GOAL OF THE EXERCISE
Can you pull out each line of the data below that includes the word "materials"?

MATERIAL PROVIDED
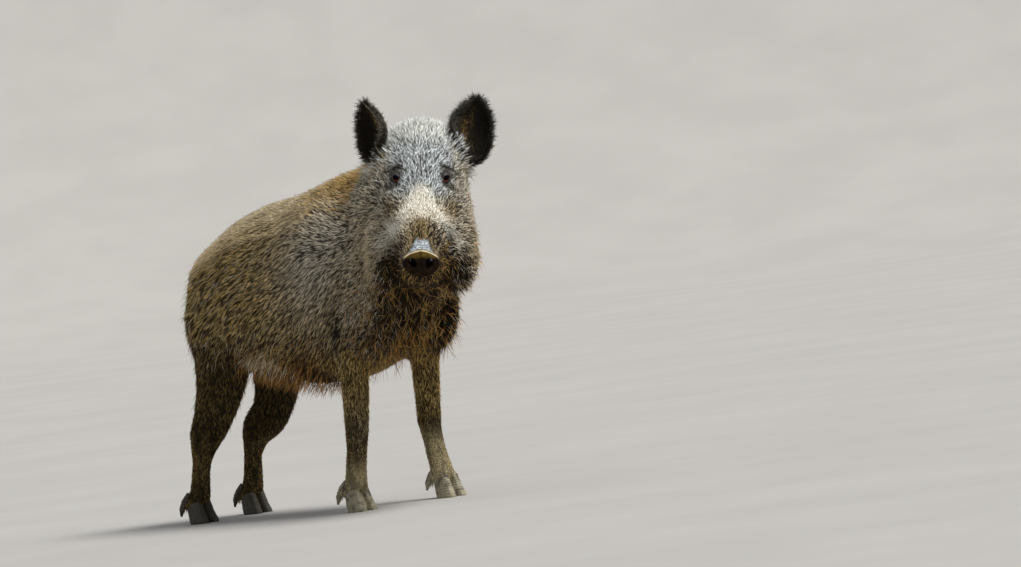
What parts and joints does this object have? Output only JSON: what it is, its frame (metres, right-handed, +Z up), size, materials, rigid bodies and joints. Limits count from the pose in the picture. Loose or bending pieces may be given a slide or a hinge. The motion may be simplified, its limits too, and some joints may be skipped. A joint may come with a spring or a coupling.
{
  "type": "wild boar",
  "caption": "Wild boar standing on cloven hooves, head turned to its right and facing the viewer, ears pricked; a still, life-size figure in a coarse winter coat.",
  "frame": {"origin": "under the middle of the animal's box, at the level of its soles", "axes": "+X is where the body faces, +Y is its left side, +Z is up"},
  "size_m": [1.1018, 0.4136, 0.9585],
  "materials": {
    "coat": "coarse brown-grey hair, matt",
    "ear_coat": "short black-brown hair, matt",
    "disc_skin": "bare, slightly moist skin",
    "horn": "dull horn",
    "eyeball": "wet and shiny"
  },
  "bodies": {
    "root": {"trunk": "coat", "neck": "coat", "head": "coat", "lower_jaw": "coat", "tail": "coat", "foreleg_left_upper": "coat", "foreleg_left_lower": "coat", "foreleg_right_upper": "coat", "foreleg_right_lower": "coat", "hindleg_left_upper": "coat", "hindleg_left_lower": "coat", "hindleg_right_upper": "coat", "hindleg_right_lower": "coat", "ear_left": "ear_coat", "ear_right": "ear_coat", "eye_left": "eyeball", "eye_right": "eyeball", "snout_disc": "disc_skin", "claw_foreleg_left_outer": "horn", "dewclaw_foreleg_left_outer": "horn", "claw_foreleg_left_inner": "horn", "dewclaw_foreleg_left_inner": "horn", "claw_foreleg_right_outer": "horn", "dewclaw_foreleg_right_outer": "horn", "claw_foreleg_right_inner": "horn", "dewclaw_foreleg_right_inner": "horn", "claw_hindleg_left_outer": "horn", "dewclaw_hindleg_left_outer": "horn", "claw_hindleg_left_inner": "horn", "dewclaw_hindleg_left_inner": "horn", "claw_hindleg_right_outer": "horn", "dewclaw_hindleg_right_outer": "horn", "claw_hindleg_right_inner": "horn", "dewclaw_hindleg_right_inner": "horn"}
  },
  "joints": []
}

RESULT BELOW
What parts and joints does this object have? Output only JSON: what it is, its frame (metres, right-handed, +Z up), size, materials, rigid bodies and joints. Limits count from the pose in the picture. Loose or bending pieces may be given a slide or a hinge. The motion may be simplified, its limits too, and some joints may be skipped. A joint may come with a spring or a coupling.
  "materials": {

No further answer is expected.